Thomas (Anthony Bajon, plus vrai que nature), 22 ans, commence une cure de désintoxication dans une communauté religieuse perchée sur les montagnes du Trièves, isolée des tentations de la ville. Cachant son profond manque de confiance en lui derrière un masque d’assurance factice et dissimulant sa vulnérabilité sous ses accès de violence, il reste longtemps sur la défensive, bloqué dans une attitude de soupçon et de conflit systématiques. C’est qu’il n’a pas encore rencontré Dieu. Ou l’Autre. Ou Sybille (Louise Grinberg, lumineuse sans minauderie), jeune étudiante en archéologie qui trouve la juste mesure entre tendresse et sévérité, les mots et le regard qu’il fallait, pour faire sauter ses verrous. Le cœur ouvert à l’Amour, Thomas change totalement de point de vue sur ce qu’il maintenait à distance jusque-là. Il devient sensible à la beauté des Evangiles et de la vie dans la communauté religieuse. On assiste alors à la transfiguration d’un jeune homme qui a enfin trouvé avec quoi remplir la béance de l’existence en usant de sa liberté pour (se) construire plutôt que pour (se) détruire.

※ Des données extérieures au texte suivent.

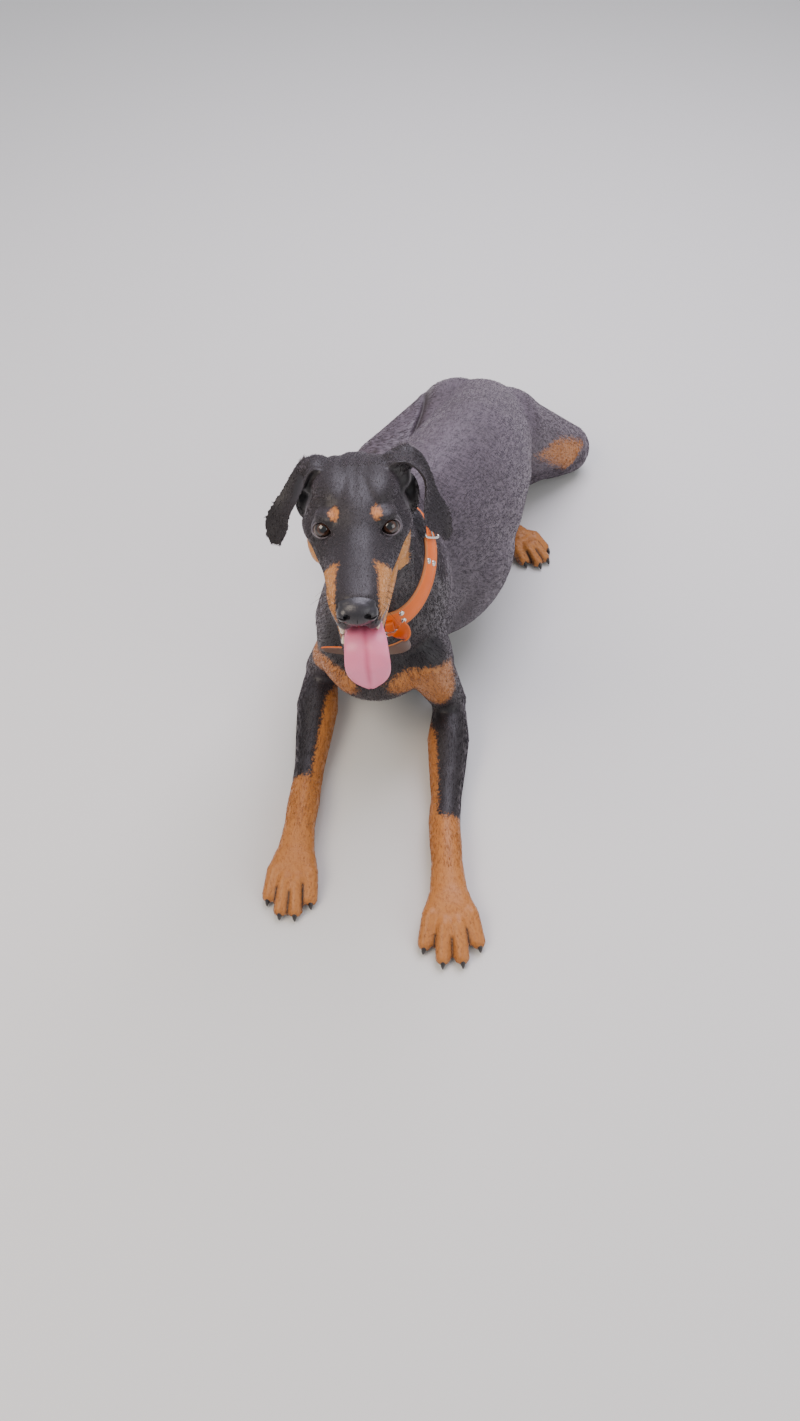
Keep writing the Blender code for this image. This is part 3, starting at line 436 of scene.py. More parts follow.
def seat(obj: bpy.types.Object, material: bpy.types.Material, nodes: tuple[str, ...] = ()) -> bpy.types.Object:
    """Give a finished piece its place in the row, its material and its body.

    Args:
        obj: The piece, modelled in the dog's frame.
        material: Its one material.
        nodes: The CAD nodes that it stands for.

    Returns:
        The piece.
    """
    obj.data.transform(Matrix.Translation(SHIFT))
    obj.data.materials.clear()
    obj.data.materials.append(material)
    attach(obj, "root")
    if nodes:
        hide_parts(*nodes)
    LOG.info("%s: %d faces", obj.name, len(obj.data.polygons))
    return obj


def linear(code: str) -> tuple[float, float, float, float]:
    """A colour's linear values with full alpha, from its sRGB hex code."""
    shares = [int(code[place:place + 2], 16) / 255.0 for place in (1, 3, 5)]
    return (*(share / 12.92 if share <= 0.04045 else ((share + 0.055) / 1.055) ** 2.4 for share in shares), 1.0)


def add_node(tree: bpy.types.NodeTree, kind: str, settings: dict | None = None,
             inputs: dict | None = None) -> bpy.types.Node:
    """Add one shader node.

    Args:
        tree: The material's node tree.
        kind: The node's type.
        settings: Properties to set.
        inputs: Sockets by name or number, each given a value or another node's output.

    Returns:
        The node.
    """
    node = tree.nodes.new(kind)
    for name, value in (settings or {}).items():
        setattr(node, name, value)
    for name, value in (inputs or {}).items():
        if isinstance(value, bpy.types.NodeSocket):
            tree.links.new(value, node.inputs[name])
        else:
            node.inputs[name].default_value = value
    return node


def new_material(name: str, sockets: dict) -> tuple[bpy.types.NodeTree, bpy.types.Node]:
    """Start a material and set its shader's own sockets.

    Args:
        name: The material's name.
        sockets: Values for the shader's sockets.

    Returns:
        The node tree and its Principled shader.
    """
    material = bpy.data.materials.new(name)
    material.use_nodes = True
    tree = material.node_tree
    shader = tree.nodes["Principled BSDF"]
    for socket, value in sockets.items():
        shader.inputs[socket].default_value = value
    return tree, shader


def blend_colour(tree: bpy.types.NodeTree, share: object, first: object, second: object) -> bpy.types.NodeSocket:
    """The colour at a share of the way from one to another."""
    return add_node(tree, "ShaderNodeMix", {"data_type": "RGBA"}, {0: share, 6: first, 7: second}).outputs[2]


@dataclass(frozen=True)
class ShortCoat:
    """A short, hard, glossy double of black and rust hair: grey-lilac where it mirrors the sky."""

    black: str = "#141113"
    brown_black: str = "#2b2426"
    # Painted reflection: toward the rear the black turns to these lighter colours, where the glossy back mirrors the
    # sky.
    sky_sheen_black: str = "#4a4248"
    sky_sheen_brown: str = "#695d68"
    rust: str = "#a05e28"
    pale_rust: str = "#c1823c"
    # Black of bare skin, also used as painted shade under each ear's fold.
    bare: str = "#1c191b"
    gum: str = "#5c2f33"
    # Painted shade for the clefts between the toes and the fold between thigh and flank.
    shaded_hollow: str = "#20150f"
    sheen: str = "#c4b5bf"
    roughness: float = 0.48

    def build(self, name: str, tufts: bool) -> bpy.types.Material:
        """Make the coat's material.

        Args:
            name: The material's name.
            tufts: Whether it is for tufts, which get no bare skin, gum or cleft masks.

        Returns:
            The material.
        """
        tree, shader = new_material(name, {"Roughness": self.roughness, "IOR": 1.46, "Sheen Weight": 0.34,
                                           "Sheen Roughness": 0.4, "Sheen Tint": linear(self.sheen)})
        place = add_node(tree, "ShaderNodeTexCoord").outputs["Object"]
        marking = add_node(tree, "ShaderNodeAttribute", {"attribute_name": "rust"}).outputs["Fac"]
        # Hair ends fray a border over about 4 mm, and half as much on the head.
        fray = add_node(tree, "ShaderNodeTexNoise", None, {"Vector": place, "Scale": 330.0, "Detail": 3.0})
        wander = add_node(tree, "ShaderNodeMapRange", None, {0: fray.outputs["Fac"], 3: -0.0085, 4: 0.0085})
        border = add_node(tree, "ShaderNodeMath", {"operation": "ADD"}, {0: marking, 1: wander.outputs[0]})
        share = add_node(tree, "ShaderNodeMapRange", {"interpolation_type": "SMOOTHSTEP"},
                         {0: border.outputs[0], 1: -0.0034, 2: 0.0034})
        broad = add_node(tree, "ShaderNodeTexNoise", None, {"Vector": place, "Scale": 11.0, "Detail": 3.0})
        fine = add_node(tree, "ShaderNodeTexNoise", None, {"Vector": place, "Scale": 620.0, "Detail": 2.0})
        dark = blend_colour(tree, broad.outputs["Fac"], linear(self.black), linear(self.brown_black))
        # Painted reflection of the sky: toward the rear the black is blended to lighter, browner colours.
        reach = add_node(tree, "ShaderNodeSeparateXYZ", None, {0: place}).outputs["Y"]
        back = add_node(tree, "ShaderNodeMapRange", {"interpolation_type": "SMOOTHSTEP"}, {0: reach, 1: -0.14, 2: 0.06})
        sky_reflection = blend_colour(tree, broad.outputs["Fac"], linear(self.sky_sheen_black), linear(self.sky_sheen_brown))
        dark = blend_colour(tree, back.outputs[0], dark, sky_reflection)
        # Over the loin the coat lies in ripples about 5 mm apart and twice as long; their troughs are bumped in and
        # darkened in colour as painted shade.
        turned = add_node(tree, "ShaderNodeMapping", None, {"Vector": place, "Rotation": (0.0, 0.0, 0.62),
                                                            "Scale": (90.0, 330.0, 200.0)})
        ripple = add_node(tree, "ShaderNodeTexNoise", None, {"Vector": turned.outputs[0], "Scale": 1.0, "Detail": 2.0})
        shaded_hollow = add_node(tree, "ShaderNodeMapRange", None, {0: ripple.outputs["Fac"], 1: 0.36, 2: 0.54})
        shade = add_node(tree, "ShaderNodeMath", {"operation": "MULTIPLY_ADD"},
                         {0: shaded_hollow.outputs[0], 1: 0.4, 2: 0.6})
        dark = add_node(tree, "ShaderNodeMix", {"data_type": "RGBA", "blend_type": "MULTIPLY"},
                        {0: back.outputs[0], 6: dark, 7: shade.outputs[0]}).outputs[2]
        mottle = add_node(tree, "ShaderNodeMath", {"operation": "MULTIPLY_ADD"},
                          {0: fine.outputs["Fac"], 1: 0.7, 2: 0.0})
        warm = blend_colour(tree, mottle.outputs[0], linear(self.rust), linear(self.pale_rust))
        pale = add_node(tree, "ShaderNodeAttribute", {"attribute_name": "pale"}).outputs["Fac"]
        warm = blend_colour(tree, pale, warm, linear("#dc9c50"))
        colour = blend_colour(tree, share.outputs[0], dark, warm)
        # Bare skin and gum are their own colours; the cleft mask paints shade into the clefts between the toes and the
        # fold between thigh and flank, and the bare mask also paints shade under each ear's fold.
        if not tufts:
            for word, code in (("bare", self.bare), ("gum", self.gum), ("cleft", self.shaded_hollow)):
                mask = add_node(tree, "ShaderNodeAttribute", {"attribute_name": word}).outputs["Fac"]
                colour = blend_colour(tree, mask, colour, linear(code))
        tree.links.new(colour, shader.inputs["Base Color"])
        # The coat's grain: strands about 1.5 mm apart, drawn a little coarser than the real ones.
        grain = add_node(tree, "ShaderNodeTexNoise", None, {"Vector": place, "Scale": 520.0, "Detail": 3.0})
        height = add_node(tree, "ShaderNodeMath", {"operation": "MULTIPLY"},
                          {0: shaded_hollow.outputs[0], 1: back.outputs[0]})
        waves = add_node(tree, "ShaderNodeBump", None,
                         {"Height": height.outputs[0], "Strength": 0.5, "Distance": 0.0007})
        bump = add_node(tree, "ShaderNodeBump", None,
                        {"Height": grain.outputs["Fac"], "Strength": 0.35, "Distance": 0.0006,
                         "Normal": waves.outputs[0]})
        tree.links.new(bump.outputs[0], shader.inputs["Normal"])
        return bpy.data.materials[name]


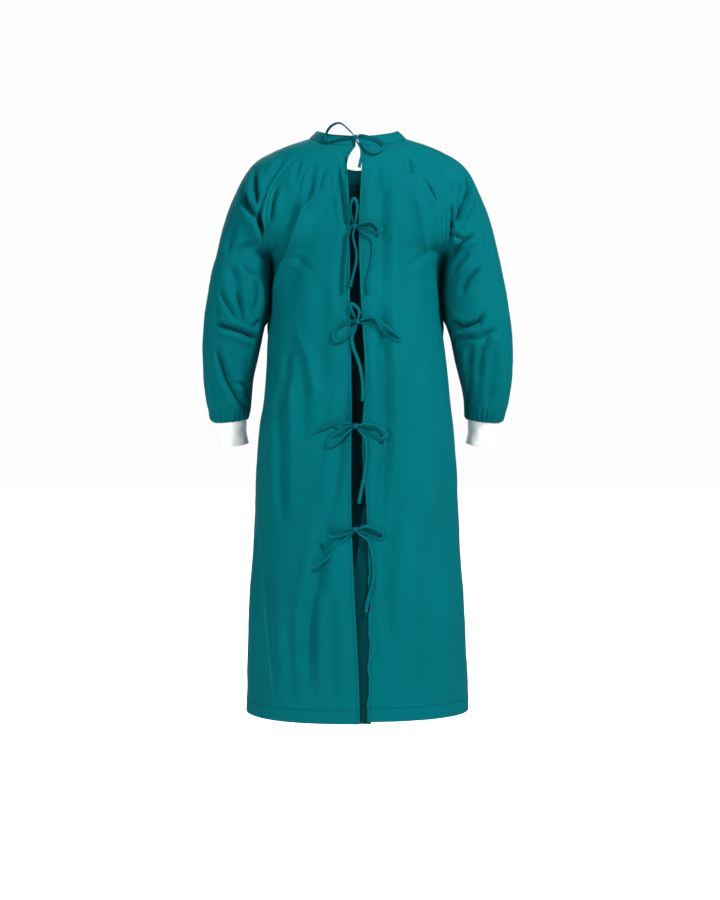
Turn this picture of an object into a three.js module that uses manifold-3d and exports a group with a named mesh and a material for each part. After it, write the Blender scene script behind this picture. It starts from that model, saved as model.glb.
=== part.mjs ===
import * as THREE from 'three';
import Module from 'manifold-3d';

// A surgical gown as it is worn, in millimetres. +Z is up and the back with its ties faces -Y.
// The origin is between the shoulders, at the height where the neck seam crosses them.

const clothThickness = 1.6;
const knitThickness = 2.2;
const seamGap = 0.3;
const backRoundness = 0.87;

// Grid sizes of the panels
const backColumns = 14;
const frontColumns = 20;
const sleeveBackColumns = 13;
const sleeveFrontColumns = 14;
const bandColumns = 36;

// Torso sections. half widths to the left and right, depths behind and in front of the origin,
// and how far round from the centre of the back each side seam lies, in degrees.
const torsoSections = [
  { z: 10, left: 90, right: 90, back: 78, front: 30, seamLeft: 86, seamRight: 86 },
  { z: -21, left: 103, right: 103, back: 91, front: 42, seamLeft: 86, seamRight: 86 },
  { z: -45, left: 165, right: 165, back: 101, front: 62, seamLeft: 86, seamRight: 86 },
  { z: -67, left: 198, right: 198, back: 108, front: 84, seamLeft: 86, seamRight: 86 },
  { z: -101, left: 233, right: 233, back: 119, front: 101, seamLeft: 86, seamRight: 86 },
  { z: -138, left: 255, right: 255, back: 127, front: 109, seamLeft: 86, seamRight: 86 },
  { z: -176, left: 262, right: 262, back: 133, front: 115, seamLeft: 86, seamRight: 86 },
  { z: -200, left: 250, right: 250, back: 137, front: 118, seamLeft: 86, seamRight: 86 },
  { z: -219, left: 226, right: 226, back: 138, front: 120, seamLeft: 86, seamRight: 86 },
  { z: -237, left: 200, right: 200, back: 138, front: 121, seamLeft: 86, seamRight: 86 },
  { z: -252, left: 181, right: 180, back: 139, front: 122, seamLeft: 86, seamRight: 86 },
  { z: -275, left: 177, right: 173, back: 139, front: 123, seamLeft: 86, seamRight: 86 },
  { z: -338, left: 175, right: 168, back: 141, front: 124, seamLeft: 86, seamRight: 86 },
  { z: -422, left: 188, right: 180, back: 144, front: 124, seamLeft: 86, seamRight: 86 },
  { z: -485, left: 191, right: 188, back: 146, front: 124, seamLeft: 85, seamRight: 85 },
  { z: -548, left: 196, right: 194, back: 150, front: 126, seamLeft: 85, seamRight: 84 },
  { z: -611, left: 205, right: 201, back: 153, front: 130, seamLeft: 83, seamRight: 83 },
  { z: -653, left: 209, right: 205, back: 155, front: 133, seamLeft: 82, seamRight: 82 },
  { z: -758, left: 213, right: 209, back: 160, front: 140, seamLeft: 75, seamRight: 77 },
  { z: -863, left: 219, right: 215, back: 163, front: 146, seamLeft: 62, seamRight: 68 },
  { z: -968, left: 226, right: 222, back: 166, front: 151, seamLeft: 56, seamRight: 60 },
  { z: -1073, left: 229, right: 227, back: 168, front: 155, seamLeft: 50, seamRight: 55 },
  { z: -1178, left: 232, right: 232, back: 169, front: 158, seamLeft: 44, seamRight: 50 },
  { z: -1200, left: 232, right: 232, back: 169, front: 158, seamLeft: 43, seamRight: 49 },
];

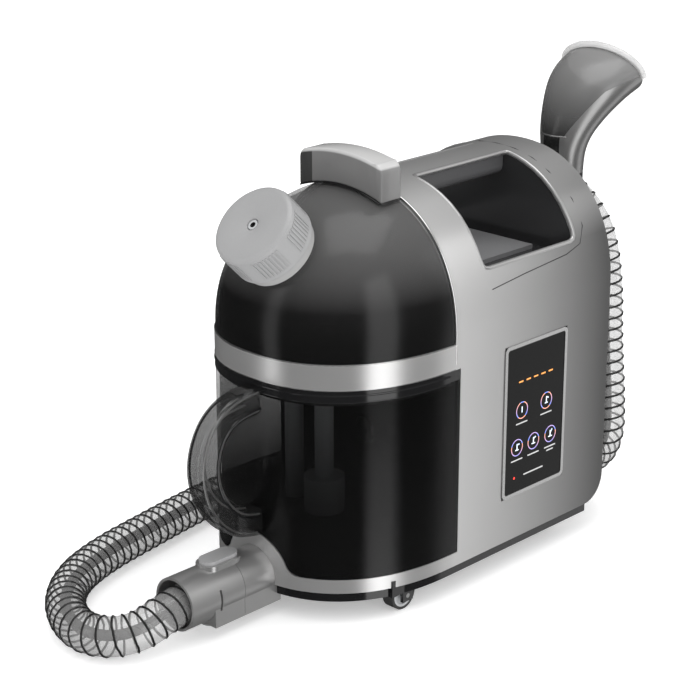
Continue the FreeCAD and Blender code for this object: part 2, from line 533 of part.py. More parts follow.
def tool_cut(y, z):
    """Tall slab outline standing on the seam height z at y, for the loft that parts the window."""
    return Part.Wire(line(V(-60, y, z), V(60, y, z), V(60, y, z + 120), V(-60, y, z + 120), V(-60, y, z)))


def route_wire(points):
    p = [V(*q) for q in points]
    edges, start = [], p[0]
    radii = []
    for before, corner, after in zip(p, p[1:], p[2:]):
        back, on = before - corner, after - corner
        turn = math.pi - back.getAngle(on)
        trim = 0.45 * min(back.Length, on.Length)
        radius = trim / math.tan(turn / 2)
        radii.append(radius)
        back.normalize()
        on.normalize()
        a, b = corner + back * trim, corner + on * trim
        middle = back + on
        middle.normalize()
        apex = corner + middle * (math.hypot(radius, trim) - radius)
        edges.append(Part.LineSegment(start, a).toShape())
        edges.append(Part.Arc(a, apex, b).toShape())
        start = b
    edges.append(Part.LineSegment(start, p[-1]).toShape())
    return Part.Wire(edges), radii


def hose_group():
    path, radii = route_wire(HOSE_ROUTE)
    print("hose length", round(path.Length, 1), "radii", [round(r) for r in radii])
    first = V(*HOSE_ROUTE[1]) - V(*HOSE_ROUTE[0])
    pipes = []
    for radius in (HOSE_R, HOSE_BORE_R):
        ring = Part.Wire([Part.Circle(V(*HOSE_ROUTE[0]), first, radius).toShape()])
        pipes.append(path.makePipeShell([ring], True, False))
    hose = pipes[0].cut(pipes[1])
    section = math.pi * (HOSE_R ** 2 - HOSE_BORE_R ** 2)
    print("hose volume over section times length", round(hose.Volume / (section * path.Length), 4))
    parts["suction_hose"] = hose


def place(shape):
    return shape.translated(V(0, -ORIGIN_Y, 0))


def main():
    for group in (housing_group, handle_group, panel_group, clean_tank_group, dirty_tank_group, port_group,
                  inside_group, wheel_group, rear_group, tool_group, hose_group):
        group()
    os.makedirs("parts", exist_ok=True)
    for name, shape in parts.items():
        placed = place(shape)
        if not placed.isValid() or not placed.Solids:
            print("check the shape of", name)
        placed.exportStep(f"parts/{name}.step")
    whole = Part.makeCompound([place(s) for n, s in parts.items() if n != "suction_hose"])
    print(len(parts), "parts, box without the hose", whole.BoundBox)


main()
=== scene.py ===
# %% [markdown]
# # A portable carpet cleaner
# The machine has a painted shell, a smoky dome for clean water, a darker tank for waste water, and a ribbed
# hose that runs round the floor to a hand tool at the back. The CAD model gives every place and size. This
# lesson adds what CAD leaves out: clear plastic, ribs, rounded edges, the hose's wire and the panel's icons.

# %% Load the frame
import bpy
import bmesh
import math
from mathutils import Matrix, Vector


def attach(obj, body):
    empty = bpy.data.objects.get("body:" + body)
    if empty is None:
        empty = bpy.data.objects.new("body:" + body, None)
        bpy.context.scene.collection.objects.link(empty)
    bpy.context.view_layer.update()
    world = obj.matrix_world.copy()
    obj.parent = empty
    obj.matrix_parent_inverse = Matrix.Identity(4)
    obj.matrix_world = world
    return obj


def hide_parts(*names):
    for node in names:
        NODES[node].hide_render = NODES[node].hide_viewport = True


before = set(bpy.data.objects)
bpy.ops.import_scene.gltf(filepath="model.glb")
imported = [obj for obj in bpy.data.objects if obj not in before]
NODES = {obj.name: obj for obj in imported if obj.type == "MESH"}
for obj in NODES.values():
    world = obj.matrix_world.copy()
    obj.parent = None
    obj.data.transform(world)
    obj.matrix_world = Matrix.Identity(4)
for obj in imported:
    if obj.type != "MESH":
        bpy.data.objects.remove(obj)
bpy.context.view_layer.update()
RIM_Y = 59.0


def mm(x, y, z):
    """A point in metres from millimetres, with y counted from the front rim of the shell."""
    return Vector((x, y - RIM_Y, z)) / 1000


# %% [markdown]
# The camera comes first, since every later choice is judged through it. It looks down at a corner of the
# machine from about a metre and a half, with a fairly long lens, so that parallel edges stay nearly parallel.

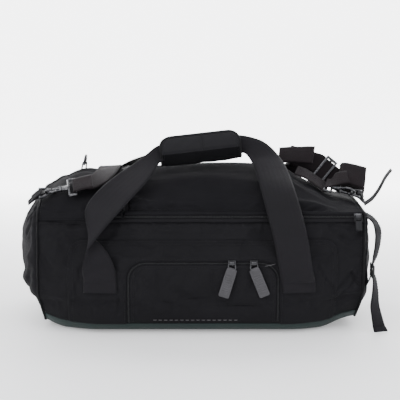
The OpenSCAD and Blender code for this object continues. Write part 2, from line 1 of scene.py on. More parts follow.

   Que l’on croie au Ciel ou que l’on n’y croie pas, l’orgueil, la paresse spirituelle, la colère, etc., parce qu’ils nuisent à l’épanouissement maximal de nos potentialités humaines, sont autant de penchants dont nous cherchons tous avec plus ou moins de pugnacité à nous affranchir le plus possible. Chacun pourra donc être interpelé par La prière, par sa procession de passionnantes discussions morales et par son chapelet de poignants témoignages de parcours de vie.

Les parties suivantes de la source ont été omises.